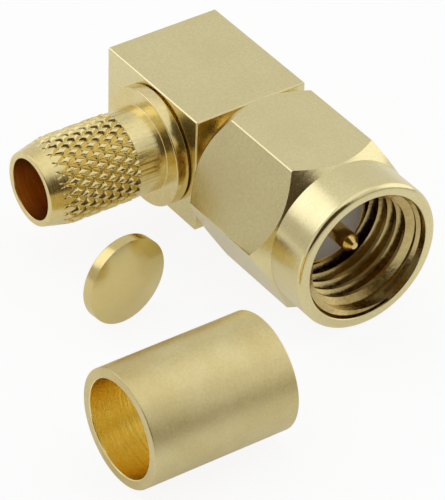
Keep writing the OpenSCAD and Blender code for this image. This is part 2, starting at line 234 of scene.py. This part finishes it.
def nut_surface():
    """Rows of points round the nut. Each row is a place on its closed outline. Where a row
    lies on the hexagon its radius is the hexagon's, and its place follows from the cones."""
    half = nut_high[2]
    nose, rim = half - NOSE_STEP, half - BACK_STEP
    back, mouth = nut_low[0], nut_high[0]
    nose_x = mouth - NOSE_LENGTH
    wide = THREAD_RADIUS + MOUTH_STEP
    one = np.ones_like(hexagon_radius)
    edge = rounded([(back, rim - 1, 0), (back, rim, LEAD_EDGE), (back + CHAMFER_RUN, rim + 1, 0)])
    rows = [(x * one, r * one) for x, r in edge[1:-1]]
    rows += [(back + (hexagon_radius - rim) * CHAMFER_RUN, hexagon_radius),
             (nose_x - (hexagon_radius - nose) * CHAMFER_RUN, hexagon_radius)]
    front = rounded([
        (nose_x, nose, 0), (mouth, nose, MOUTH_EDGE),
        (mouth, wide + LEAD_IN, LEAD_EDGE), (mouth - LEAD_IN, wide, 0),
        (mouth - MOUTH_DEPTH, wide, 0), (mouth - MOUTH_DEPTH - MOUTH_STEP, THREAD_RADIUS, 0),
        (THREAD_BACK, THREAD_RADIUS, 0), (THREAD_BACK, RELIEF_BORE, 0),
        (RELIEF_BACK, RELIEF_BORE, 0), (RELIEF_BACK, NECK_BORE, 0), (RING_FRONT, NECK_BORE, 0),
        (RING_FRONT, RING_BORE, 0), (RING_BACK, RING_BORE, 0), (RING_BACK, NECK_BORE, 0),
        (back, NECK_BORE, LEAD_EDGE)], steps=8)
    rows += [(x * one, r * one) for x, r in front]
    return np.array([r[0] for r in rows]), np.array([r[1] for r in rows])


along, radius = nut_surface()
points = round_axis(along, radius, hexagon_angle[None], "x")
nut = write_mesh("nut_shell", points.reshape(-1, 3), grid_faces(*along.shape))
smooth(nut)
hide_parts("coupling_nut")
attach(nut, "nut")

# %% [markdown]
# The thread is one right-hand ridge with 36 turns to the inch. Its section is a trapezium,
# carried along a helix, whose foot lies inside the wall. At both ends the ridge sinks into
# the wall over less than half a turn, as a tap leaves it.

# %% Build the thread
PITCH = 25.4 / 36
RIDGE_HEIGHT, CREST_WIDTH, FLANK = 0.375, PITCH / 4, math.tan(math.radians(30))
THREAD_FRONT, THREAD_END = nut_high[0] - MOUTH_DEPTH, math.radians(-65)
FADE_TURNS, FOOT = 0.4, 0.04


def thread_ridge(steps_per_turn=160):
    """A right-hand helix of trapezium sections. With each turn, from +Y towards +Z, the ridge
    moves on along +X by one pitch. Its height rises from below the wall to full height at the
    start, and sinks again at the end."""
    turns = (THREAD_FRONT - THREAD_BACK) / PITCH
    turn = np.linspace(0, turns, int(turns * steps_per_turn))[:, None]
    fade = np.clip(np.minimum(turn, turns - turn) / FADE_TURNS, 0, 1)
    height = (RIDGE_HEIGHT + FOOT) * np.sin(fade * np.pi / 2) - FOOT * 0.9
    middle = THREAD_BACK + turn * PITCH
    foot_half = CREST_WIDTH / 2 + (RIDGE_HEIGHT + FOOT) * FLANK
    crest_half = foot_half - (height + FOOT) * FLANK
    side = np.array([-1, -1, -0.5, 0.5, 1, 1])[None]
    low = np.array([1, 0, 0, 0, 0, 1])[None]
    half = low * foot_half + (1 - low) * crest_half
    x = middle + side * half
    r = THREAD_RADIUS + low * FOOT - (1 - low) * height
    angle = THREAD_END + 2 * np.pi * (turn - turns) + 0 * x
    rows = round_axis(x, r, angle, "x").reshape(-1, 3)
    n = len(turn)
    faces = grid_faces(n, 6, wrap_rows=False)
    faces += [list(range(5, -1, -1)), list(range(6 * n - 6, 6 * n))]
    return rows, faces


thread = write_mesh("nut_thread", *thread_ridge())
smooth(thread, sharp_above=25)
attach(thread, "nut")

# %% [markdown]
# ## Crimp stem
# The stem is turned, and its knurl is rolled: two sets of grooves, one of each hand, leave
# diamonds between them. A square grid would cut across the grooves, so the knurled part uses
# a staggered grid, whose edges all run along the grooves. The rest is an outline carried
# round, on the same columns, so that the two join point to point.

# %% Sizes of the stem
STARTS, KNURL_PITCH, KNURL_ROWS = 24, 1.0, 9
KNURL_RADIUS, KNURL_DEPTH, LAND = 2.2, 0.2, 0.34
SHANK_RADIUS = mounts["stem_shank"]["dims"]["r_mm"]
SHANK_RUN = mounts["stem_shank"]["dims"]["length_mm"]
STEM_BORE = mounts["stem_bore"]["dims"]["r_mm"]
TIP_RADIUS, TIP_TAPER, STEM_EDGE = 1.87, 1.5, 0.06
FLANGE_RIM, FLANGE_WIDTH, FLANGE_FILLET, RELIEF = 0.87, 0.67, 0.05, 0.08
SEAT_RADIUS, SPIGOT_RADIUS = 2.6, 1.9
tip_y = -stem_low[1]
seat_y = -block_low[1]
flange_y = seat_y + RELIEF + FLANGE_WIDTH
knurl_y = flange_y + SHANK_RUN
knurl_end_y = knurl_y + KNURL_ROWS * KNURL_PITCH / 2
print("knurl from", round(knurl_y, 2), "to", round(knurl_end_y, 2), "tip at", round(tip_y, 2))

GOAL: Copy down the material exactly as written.

RESPONSE:
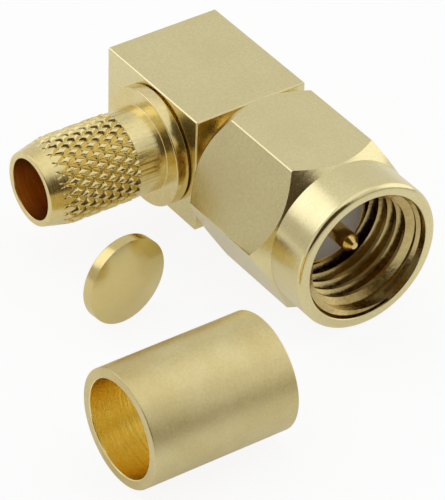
Keep writing the OpenSCAD and Blender code for this image. This is part 2, starting at line 234 of scene.py. This part finishes it.
def nut_surface():
    """Rows of points round the nut. Each row is a place on its closed outline. Where a row
    lies on the hexagon its radius is the hexagon's, and its place follows from the cones."""
    half = nut_high[2]
    nose, rim = half - NOSE_STEP, half - BACK_STEP
    back, mouth = nut_low[0], nut_high[0]
    nose_x = mouth - NOSE_LENGTH
    wide = THREAD_RADIUS + MOUTH_STEP
    one = np.ones_like(hexagon_radius)
    edge = rounded([(back, rim - 1, 0), (back, rim, LEAD_EDGE), (back + CHAMFER_RUN, rim + 1, 0)])
    rows = [(x * one, r * one) for x, r in edge[1:-1]]
    rows += [(back + (hexagon_radius - rim) * CHAMFER_RUN, hexagon_radius),
             (nose_x - (hexagon_radius - nose) * CHAMFER_RUN, hexagon_radius)]
    front = rounded([
        (nose_x, nose, 0), (mouth, nose, MOUTH_EDGE),
        (mouth, wide + LEAD_IN, LEAD_EDGE), (mouth - LEAD_IN, wide, 0),
        (mouth - MOUTH_DEPTH, wide, 0), (mouth - MOUTH_DEPTH - MOUTH_STEP, THREAD_RADIUS, 0),
        (THREAD_BACK, THREAD_RADIUS, 0), (THREAD_BACK, RELIEF_BORE, 0),
        (RELIEF_BACK, RELIEF_BORE, 0), (RELIEF_BACK, NECK_BORE, 0), (RING_FRONT, NECK_BORE, 0),
        (RING_FRONT, RING_BORE, 0), (RING_BACK, RING_BORE, 0), (RING_BACK, NECK_BORE, 0),
        (back, NECK_BORE, LEAD_EDGE)], steps=8)
    rows += [(x * one, r * one) for x, r in front]
    return np.array([r[0] for r in rows]), np.array([r[1] for r in rows])


along, radius = nut_surface()
points = round_axis(along, radius, hexagon_angle[None], "x")
nut = write_mesh("nut_shell", points.reshape(-1, 3), grid_faces(*along.shape))
smooth(nut)
hide_parts("coupling_nut")
attach(nut, "nut")

# %% [markdown]
# The thread is one right-hand ridge with 36 turns to the inch. Its section is a trapezium,
# carried along a helix, whose foot lies inside the wall. At both ends the ridge sinks into
# the wall over less than half a turn, as a tap leaves it.

# %% Build the thread
PITCH = 25.4 / 36
RIDGE_HEIGHT, CREST_WIDTH, FLANK = 0.375, PITCH / 4, math.tan(math.radians(30))
THREAD_FRONT, THREAD_END = nut_high[0] - MOUTH_DEPTH, math.radians(-65)
FADE_TURNS, FOOT = 0.4, 0.04


def thread_ridge(steps_per_turn=160):
    """A right-hand helix of trapezium sections. With each turn, from +Y towards +Z, the ridge
    moves on along +X by one pitch. Its height rises from below the wall to full height at the
    start, and sinks again at the end."""
    turns = (THREAD_FRONT - THREAD_BACK) / PITCH
    turn = np.linspace(0, turns, int(turns * steps_per_turn))[:, None]
    fade = np.clip(np.minimum(turn, turns - turn) / FADE_TURNS, 0, 1)
    height = (RIDGE_HEIGHT + FOOT) * np.sin(fade * np.pi / 2) - FOOT * 0.9
    middle = THREAD_BACK + turn * PITCH
    foot_half = CREST_WIDTH / 2 + (RIDGE_HEIGHT + FOOT) * FLANK
    crest_half = foot_half - (height + FOOT) * FLANK
    side = np.array([-1, -1, -0.5, 0.5, 1, 1])[None]
    low = np.array([1, 0, 0, 0, 0, 1])[None]
    half = low * foot_half + (1 - low) * crest_half
    x = middle + side * half
    r = THREAD_RADIUS + low * FOOT - (1 - low) * height
    angle = THREAD_END + 2 * np.pi * (turn - turns) + 0 * x
    rows = round_axis(x, r, angle, "x").reshape(-1, 3)
    n = len(turn)
    faces = grid_faces(n, 6, wrap_rows=False)
    faces += [list(range(5, -1, -1)), list(range(6 * n - 6, 6 * n))]
    return rows, faces


thread = write_mesh("nut_thread", *thread_ridge())
smooth(thread, sharp_above=25)
attach(thread, "nut")

# %% [markdown]
# ## Crimp stem
# The stem is turned, and its knurl is rolled: two sets of grooves, one of each hand, leave
# diamonds between them. A square grid would cut across the grooves, so the knurled part uses
# a staggered grid, whose edges all run along the grooves. The rest is an outline carried
# round, on the same columns, so that the two join point to point.

# %% Sizes of the stem
STARTS, KNURL_PITCH, KNURL_ROWS = 24, 1.0, 9
KNURL_RADIUS, KNURL_DEPTH, LAND = 2.2, 0.2, 0.34
SHANK_RADIUS = mounts["stem_shank"]["dims"]["r_mm"]
SHANK_RUN = mounts["stem_shank"]["dims"]["length_mm"]
STEM_BORE = mounts["stem_bore"]["dims"]["r_mm"]
TIP_RADIUS, TIP_TAPER, STEM_EDGE = 1.87, 1.5, 0.06
FLANGE_RIM, FLANGE_WIDTH, FLANGE_FILLET, RELIEF = 0.87, 0.67, 0.05, 0.08
SEAT_RADIUS, SPIGOT_RADIUS = 2.6, 1.9
tip_y = -stem_low[1]
seat_y = -block_low[1]
flange_y = seat_y + RELIEF + FLANGE_WIDTH
knurl_y = flange_y + SHANK_RUN
knurl_end_y = knurl_y + KNURL_ROWS * KNURL_PITCH / 2
print("knurl from", round(knurl_y, 2), "to", round(knurl_end_y, 2), "tip at", round(tip_y, 2))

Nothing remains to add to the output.